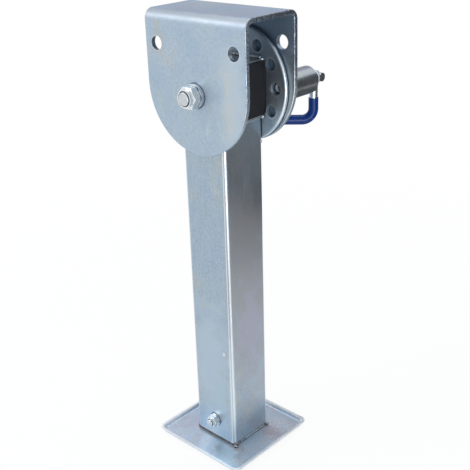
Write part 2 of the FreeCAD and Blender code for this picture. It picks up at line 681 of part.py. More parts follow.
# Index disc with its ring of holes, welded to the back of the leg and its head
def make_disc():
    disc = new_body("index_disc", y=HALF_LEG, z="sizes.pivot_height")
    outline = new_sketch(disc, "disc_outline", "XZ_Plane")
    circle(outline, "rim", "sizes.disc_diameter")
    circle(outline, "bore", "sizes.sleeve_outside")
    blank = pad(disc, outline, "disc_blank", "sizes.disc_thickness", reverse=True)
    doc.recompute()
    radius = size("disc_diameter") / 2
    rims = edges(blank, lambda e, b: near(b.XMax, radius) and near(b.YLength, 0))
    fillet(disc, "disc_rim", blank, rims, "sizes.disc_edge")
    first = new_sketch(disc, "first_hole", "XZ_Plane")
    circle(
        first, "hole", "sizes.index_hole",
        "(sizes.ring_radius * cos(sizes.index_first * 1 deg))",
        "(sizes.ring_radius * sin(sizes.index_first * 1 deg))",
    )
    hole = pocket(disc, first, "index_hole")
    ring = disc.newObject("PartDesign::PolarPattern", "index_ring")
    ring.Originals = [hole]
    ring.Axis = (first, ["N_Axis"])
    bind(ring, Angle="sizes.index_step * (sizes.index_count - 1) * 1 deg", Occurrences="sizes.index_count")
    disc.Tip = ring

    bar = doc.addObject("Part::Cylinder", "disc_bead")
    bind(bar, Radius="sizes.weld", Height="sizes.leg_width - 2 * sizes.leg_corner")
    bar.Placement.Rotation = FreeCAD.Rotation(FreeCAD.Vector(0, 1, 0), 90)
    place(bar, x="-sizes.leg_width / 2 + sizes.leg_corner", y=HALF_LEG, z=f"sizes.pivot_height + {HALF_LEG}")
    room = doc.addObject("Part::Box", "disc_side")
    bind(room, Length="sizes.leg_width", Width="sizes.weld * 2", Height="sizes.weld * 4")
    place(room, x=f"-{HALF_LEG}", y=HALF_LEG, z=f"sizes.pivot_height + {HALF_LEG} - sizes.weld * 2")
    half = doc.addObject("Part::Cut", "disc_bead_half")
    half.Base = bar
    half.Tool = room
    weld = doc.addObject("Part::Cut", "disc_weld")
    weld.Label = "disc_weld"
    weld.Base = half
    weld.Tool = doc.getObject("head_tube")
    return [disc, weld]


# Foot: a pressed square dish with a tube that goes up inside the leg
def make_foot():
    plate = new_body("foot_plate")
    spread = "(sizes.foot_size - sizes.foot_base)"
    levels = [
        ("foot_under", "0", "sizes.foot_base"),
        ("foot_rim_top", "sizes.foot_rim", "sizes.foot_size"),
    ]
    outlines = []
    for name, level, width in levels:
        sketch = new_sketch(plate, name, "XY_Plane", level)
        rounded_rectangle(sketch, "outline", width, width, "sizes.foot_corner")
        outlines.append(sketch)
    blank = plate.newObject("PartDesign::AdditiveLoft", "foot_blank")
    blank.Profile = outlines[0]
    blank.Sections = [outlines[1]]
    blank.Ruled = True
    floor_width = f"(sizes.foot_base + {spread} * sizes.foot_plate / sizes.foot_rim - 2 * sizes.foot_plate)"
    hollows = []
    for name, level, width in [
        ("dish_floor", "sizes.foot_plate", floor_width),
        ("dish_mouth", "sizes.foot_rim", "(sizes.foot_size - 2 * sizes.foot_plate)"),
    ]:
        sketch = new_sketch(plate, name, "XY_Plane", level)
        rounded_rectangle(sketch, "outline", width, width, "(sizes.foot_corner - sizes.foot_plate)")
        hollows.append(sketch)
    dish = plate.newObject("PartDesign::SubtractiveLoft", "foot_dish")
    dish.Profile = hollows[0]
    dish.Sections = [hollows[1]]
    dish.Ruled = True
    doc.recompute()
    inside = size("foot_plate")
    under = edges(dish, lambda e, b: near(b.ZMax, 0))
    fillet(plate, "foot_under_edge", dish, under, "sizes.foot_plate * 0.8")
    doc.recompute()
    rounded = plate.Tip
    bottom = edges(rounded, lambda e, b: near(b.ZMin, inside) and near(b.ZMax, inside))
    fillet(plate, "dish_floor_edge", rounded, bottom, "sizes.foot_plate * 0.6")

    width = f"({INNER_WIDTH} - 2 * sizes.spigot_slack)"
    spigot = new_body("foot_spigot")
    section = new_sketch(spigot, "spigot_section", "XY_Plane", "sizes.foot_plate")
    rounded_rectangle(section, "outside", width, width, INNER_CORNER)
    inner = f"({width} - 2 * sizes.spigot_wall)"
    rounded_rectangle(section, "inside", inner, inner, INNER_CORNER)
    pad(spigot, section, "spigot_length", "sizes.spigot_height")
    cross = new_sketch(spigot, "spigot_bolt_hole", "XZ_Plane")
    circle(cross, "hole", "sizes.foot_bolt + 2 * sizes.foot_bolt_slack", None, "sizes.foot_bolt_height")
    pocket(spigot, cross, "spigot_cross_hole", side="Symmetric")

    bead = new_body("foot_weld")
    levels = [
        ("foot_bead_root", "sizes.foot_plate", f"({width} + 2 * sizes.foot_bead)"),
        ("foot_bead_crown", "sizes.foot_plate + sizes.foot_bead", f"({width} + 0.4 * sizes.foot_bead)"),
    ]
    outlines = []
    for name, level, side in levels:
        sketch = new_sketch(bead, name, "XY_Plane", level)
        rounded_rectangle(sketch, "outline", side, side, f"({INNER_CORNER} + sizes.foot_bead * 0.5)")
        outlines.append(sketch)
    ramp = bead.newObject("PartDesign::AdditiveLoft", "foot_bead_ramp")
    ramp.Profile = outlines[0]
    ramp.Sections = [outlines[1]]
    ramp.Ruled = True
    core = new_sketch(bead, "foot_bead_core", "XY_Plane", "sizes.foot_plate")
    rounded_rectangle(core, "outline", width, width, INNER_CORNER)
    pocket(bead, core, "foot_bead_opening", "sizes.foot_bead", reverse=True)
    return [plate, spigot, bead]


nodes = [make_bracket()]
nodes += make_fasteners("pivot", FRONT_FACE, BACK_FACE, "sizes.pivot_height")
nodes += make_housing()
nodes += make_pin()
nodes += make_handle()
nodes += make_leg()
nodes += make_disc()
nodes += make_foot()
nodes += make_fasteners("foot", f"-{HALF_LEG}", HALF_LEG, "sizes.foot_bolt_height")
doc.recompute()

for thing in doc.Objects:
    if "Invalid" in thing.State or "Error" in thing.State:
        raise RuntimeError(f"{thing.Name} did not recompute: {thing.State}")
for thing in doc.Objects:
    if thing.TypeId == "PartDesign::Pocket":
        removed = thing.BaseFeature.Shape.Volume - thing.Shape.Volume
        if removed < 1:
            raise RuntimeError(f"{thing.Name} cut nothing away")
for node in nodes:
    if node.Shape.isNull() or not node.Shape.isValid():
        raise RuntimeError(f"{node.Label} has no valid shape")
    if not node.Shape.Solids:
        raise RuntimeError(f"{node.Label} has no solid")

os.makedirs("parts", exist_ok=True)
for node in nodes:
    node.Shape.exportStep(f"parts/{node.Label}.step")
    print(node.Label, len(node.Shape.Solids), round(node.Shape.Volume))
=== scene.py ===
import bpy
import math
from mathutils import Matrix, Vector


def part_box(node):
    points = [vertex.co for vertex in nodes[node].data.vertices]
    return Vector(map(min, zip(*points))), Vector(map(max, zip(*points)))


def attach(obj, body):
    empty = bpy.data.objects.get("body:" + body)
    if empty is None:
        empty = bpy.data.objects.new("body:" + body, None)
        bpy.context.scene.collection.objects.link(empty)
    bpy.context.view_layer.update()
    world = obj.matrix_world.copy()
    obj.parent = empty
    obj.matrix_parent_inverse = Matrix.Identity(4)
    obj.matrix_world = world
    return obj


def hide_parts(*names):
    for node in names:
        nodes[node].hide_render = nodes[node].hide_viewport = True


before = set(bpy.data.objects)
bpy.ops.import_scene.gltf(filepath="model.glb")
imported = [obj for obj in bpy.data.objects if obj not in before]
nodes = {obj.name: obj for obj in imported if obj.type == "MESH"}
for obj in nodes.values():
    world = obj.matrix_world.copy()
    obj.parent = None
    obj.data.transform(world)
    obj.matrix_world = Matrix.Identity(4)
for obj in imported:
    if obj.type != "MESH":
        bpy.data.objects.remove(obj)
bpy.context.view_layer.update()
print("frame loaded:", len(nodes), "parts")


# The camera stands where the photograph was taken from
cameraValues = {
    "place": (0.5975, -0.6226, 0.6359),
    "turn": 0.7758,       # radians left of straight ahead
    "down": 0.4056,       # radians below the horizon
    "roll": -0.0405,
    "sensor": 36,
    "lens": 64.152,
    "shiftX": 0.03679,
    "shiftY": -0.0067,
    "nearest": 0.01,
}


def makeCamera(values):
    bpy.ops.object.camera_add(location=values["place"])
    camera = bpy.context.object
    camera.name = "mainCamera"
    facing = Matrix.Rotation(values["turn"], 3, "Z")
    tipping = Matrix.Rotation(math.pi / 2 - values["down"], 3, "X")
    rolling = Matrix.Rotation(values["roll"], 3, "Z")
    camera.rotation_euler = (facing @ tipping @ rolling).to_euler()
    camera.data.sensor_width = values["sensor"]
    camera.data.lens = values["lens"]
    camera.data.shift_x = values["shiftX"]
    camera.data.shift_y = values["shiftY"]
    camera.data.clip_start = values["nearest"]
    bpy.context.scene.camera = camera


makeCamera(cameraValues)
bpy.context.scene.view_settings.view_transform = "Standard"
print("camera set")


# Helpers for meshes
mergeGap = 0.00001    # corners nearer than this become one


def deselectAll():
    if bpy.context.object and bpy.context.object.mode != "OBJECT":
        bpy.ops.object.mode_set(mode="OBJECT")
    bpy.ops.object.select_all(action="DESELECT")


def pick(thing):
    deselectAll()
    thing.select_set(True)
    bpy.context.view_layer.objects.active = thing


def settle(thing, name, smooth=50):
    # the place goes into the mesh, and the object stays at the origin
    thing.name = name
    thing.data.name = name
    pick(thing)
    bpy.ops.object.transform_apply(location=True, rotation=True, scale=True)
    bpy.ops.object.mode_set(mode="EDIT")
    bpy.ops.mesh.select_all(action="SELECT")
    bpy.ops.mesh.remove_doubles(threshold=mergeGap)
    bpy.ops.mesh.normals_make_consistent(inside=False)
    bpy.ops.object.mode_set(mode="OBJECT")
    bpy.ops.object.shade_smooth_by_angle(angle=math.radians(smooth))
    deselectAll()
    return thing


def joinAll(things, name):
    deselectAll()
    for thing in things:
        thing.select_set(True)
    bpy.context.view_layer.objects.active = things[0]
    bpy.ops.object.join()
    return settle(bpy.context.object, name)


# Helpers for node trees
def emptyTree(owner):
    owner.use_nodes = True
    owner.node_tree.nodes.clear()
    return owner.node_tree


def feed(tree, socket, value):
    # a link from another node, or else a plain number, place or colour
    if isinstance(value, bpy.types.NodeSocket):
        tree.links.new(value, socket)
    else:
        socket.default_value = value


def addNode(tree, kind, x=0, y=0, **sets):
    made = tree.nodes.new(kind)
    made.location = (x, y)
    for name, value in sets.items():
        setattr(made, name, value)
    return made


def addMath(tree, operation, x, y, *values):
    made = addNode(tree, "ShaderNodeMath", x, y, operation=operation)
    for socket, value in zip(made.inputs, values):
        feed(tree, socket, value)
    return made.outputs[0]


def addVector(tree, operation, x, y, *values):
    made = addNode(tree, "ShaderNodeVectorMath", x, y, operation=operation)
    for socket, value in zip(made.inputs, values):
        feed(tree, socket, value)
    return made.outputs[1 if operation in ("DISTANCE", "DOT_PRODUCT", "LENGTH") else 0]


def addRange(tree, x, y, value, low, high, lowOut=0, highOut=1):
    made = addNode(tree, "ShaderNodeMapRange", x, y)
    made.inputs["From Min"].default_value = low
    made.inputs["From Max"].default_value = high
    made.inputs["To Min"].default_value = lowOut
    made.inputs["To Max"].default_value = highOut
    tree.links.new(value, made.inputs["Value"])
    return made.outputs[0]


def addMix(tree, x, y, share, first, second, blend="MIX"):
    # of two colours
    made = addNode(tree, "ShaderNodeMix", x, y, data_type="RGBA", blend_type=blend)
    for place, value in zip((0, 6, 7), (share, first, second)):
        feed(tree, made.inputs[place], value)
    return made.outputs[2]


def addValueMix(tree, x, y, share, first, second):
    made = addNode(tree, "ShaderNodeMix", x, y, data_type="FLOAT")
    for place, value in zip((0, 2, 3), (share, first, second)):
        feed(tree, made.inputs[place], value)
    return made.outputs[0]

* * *

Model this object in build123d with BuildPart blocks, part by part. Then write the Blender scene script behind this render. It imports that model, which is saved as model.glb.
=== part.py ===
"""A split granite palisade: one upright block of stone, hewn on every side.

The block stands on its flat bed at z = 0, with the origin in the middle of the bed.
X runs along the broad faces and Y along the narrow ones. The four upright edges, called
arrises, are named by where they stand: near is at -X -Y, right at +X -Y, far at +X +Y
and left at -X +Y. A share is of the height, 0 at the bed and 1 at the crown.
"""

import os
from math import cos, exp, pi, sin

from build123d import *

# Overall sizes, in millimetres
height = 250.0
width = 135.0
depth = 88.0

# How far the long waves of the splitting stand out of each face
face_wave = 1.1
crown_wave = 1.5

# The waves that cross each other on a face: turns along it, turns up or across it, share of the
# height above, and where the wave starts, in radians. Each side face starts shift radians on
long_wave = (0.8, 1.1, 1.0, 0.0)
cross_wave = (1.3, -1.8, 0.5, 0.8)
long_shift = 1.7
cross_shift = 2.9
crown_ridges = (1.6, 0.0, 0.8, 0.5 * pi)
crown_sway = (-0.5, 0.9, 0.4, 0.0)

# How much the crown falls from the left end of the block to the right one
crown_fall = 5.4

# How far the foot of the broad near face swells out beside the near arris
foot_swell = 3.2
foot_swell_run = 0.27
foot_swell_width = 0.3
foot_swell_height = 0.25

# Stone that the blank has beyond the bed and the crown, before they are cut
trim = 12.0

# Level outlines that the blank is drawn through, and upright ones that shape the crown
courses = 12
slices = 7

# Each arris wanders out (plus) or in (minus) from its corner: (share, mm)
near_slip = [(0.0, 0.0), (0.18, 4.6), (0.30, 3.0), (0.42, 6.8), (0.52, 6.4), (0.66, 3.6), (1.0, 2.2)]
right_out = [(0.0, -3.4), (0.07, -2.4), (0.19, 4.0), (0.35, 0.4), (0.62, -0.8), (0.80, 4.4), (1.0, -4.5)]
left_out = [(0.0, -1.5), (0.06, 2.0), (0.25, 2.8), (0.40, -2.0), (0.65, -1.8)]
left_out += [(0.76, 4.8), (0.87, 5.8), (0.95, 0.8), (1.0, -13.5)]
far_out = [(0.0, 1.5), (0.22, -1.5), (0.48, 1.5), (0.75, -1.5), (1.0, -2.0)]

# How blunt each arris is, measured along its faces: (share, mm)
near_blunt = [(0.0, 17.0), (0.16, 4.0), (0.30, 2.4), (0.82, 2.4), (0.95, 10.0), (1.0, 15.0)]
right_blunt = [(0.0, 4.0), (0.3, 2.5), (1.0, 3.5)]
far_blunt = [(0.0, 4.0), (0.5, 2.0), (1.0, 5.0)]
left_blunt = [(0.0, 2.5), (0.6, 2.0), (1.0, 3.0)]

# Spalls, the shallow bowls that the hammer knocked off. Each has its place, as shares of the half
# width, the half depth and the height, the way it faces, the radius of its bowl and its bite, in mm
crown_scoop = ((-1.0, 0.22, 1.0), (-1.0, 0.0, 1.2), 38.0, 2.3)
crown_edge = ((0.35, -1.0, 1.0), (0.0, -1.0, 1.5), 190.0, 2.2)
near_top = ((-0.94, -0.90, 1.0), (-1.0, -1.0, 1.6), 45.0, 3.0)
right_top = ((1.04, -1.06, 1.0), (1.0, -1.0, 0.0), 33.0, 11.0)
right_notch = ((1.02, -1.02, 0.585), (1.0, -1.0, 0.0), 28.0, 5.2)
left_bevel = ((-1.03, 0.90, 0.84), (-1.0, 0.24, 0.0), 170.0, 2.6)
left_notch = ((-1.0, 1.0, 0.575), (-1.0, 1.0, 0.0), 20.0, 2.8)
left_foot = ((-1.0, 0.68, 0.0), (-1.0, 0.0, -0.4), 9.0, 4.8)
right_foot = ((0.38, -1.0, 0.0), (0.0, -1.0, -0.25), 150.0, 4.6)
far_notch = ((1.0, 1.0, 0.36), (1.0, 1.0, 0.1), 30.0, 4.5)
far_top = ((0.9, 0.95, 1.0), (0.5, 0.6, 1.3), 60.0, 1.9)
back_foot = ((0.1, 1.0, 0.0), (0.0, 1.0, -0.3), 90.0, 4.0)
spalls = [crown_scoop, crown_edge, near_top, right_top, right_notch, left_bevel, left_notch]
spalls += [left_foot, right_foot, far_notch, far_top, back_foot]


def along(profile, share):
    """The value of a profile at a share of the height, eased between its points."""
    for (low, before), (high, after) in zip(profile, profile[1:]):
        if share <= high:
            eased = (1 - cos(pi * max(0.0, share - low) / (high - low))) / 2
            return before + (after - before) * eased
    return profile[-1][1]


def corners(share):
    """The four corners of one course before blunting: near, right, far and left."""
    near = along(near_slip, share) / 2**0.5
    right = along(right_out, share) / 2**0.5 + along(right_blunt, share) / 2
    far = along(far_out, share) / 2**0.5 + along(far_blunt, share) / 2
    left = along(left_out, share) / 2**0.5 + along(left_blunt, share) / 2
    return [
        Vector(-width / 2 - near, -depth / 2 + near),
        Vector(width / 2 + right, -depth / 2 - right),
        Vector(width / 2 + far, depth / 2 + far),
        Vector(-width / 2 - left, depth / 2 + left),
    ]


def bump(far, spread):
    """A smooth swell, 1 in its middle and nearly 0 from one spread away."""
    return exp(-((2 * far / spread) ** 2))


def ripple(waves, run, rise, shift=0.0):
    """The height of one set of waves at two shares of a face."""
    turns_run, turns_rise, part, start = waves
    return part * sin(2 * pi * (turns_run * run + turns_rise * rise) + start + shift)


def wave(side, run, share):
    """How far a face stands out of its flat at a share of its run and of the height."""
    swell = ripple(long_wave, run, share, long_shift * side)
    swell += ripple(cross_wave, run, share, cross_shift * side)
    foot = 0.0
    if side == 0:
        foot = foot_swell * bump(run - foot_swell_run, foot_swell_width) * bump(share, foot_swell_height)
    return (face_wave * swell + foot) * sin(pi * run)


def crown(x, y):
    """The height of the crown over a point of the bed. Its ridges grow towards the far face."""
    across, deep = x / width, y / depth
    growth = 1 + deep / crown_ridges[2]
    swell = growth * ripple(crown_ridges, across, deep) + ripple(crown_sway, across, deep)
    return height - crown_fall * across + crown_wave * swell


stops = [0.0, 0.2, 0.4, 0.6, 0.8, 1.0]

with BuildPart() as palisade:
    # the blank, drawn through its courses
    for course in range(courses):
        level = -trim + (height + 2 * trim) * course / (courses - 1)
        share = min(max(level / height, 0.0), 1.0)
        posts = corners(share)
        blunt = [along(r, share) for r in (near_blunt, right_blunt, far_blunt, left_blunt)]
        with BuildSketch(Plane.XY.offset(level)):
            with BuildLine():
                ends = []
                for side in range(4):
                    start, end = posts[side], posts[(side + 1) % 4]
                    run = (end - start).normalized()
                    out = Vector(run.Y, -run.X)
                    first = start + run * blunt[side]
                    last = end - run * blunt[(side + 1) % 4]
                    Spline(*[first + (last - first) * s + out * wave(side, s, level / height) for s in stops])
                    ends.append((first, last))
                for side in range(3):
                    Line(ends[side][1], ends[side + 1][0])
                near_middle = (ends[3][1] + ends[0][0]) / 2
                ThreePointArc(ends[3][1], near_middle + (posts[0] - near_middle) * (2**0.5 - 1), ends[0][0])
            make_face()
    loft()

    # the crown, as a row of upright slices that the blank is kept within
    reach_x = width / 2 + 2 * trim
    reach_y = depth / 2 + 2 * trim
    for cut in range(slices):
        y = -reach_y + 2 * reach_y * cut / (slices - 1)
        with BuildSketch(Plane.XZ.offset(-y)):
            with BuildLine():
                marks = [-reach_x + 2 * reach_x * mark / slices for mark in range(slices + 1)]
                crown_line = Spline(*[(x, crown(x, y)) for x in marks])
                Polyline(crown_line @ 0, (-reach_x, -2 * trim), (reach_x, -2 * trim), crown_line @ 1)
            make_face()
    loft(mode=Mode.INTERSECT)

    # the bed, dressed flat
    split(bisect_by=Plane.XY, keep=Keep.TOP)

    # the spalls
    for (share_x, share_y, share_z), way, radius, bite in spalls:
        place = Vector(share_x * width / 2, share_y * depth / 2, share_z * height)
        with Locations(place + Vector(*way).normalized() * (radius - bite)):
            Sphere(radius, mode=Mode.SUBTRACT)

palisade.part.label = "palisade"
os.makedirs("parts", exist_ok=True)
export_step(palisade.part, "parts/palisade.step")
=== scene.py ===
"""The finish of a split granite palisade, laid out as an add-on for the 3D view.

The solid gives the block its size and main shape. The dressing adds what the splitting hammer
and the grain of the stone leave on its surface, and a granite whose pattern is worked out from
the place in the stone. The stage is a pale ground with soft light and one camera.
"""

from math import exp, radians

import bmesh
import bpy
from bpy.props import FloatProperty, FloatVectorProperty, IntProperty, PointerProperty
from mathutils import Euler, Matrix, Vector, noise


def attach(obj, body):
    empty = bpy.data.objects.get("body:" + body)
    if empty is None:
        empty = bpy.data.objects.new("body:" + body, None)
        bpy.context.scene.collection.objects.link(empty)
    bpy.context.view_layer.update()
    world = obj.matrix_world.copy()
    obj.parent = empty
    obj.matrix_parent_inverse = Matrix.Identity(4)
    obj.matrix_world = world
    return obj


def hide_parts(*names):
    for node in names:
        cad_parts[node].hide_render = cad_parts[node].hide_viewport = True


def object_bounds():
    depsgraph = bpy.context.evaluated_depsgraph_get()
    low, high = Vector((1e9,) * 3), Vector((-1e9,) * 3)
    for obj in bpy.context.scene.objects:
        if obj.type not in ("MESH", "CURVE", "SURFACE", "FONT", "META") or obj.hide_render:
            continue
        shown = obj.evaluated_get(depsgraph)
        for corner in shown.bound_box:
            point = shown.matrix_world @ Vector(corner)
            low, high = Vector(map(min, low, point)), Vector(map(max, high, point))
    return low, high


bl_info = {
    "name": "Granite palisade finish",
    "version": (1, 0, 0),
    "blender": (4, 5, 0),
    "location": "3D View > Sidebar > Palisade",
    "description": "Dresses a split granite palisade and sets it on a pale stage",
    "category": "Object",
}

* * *

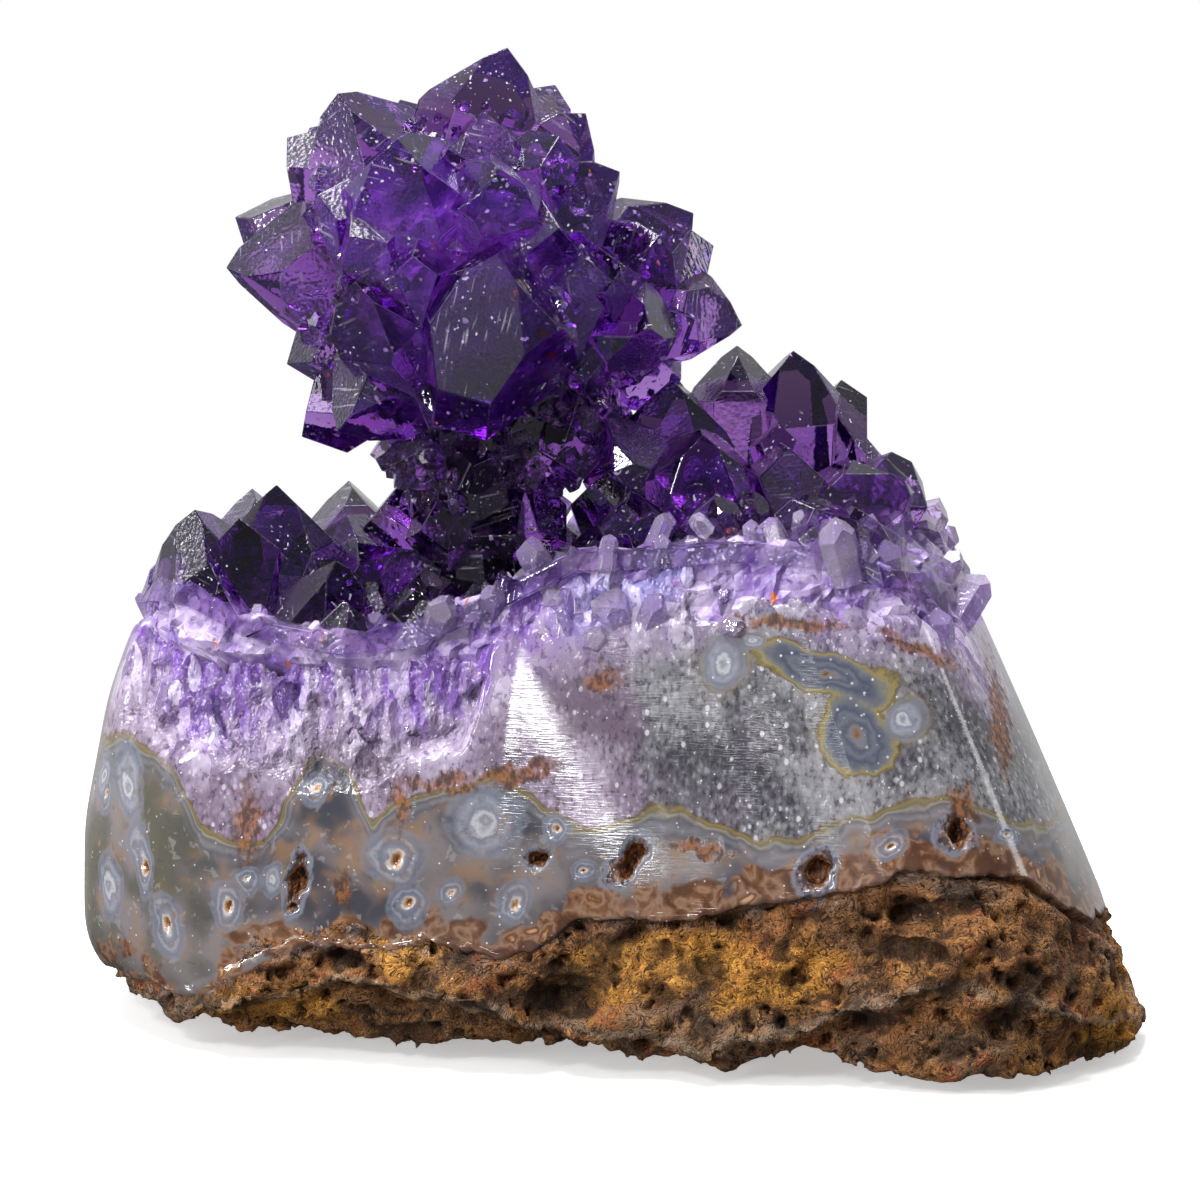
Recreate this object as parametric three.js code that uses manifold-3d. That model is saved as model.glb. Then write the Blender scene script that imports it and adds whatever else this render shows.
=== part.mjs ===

Task requirements ▸ Looking at the records above, say how many lines hold the string "that". Write nothing but the number.

Result for this task ▸ 8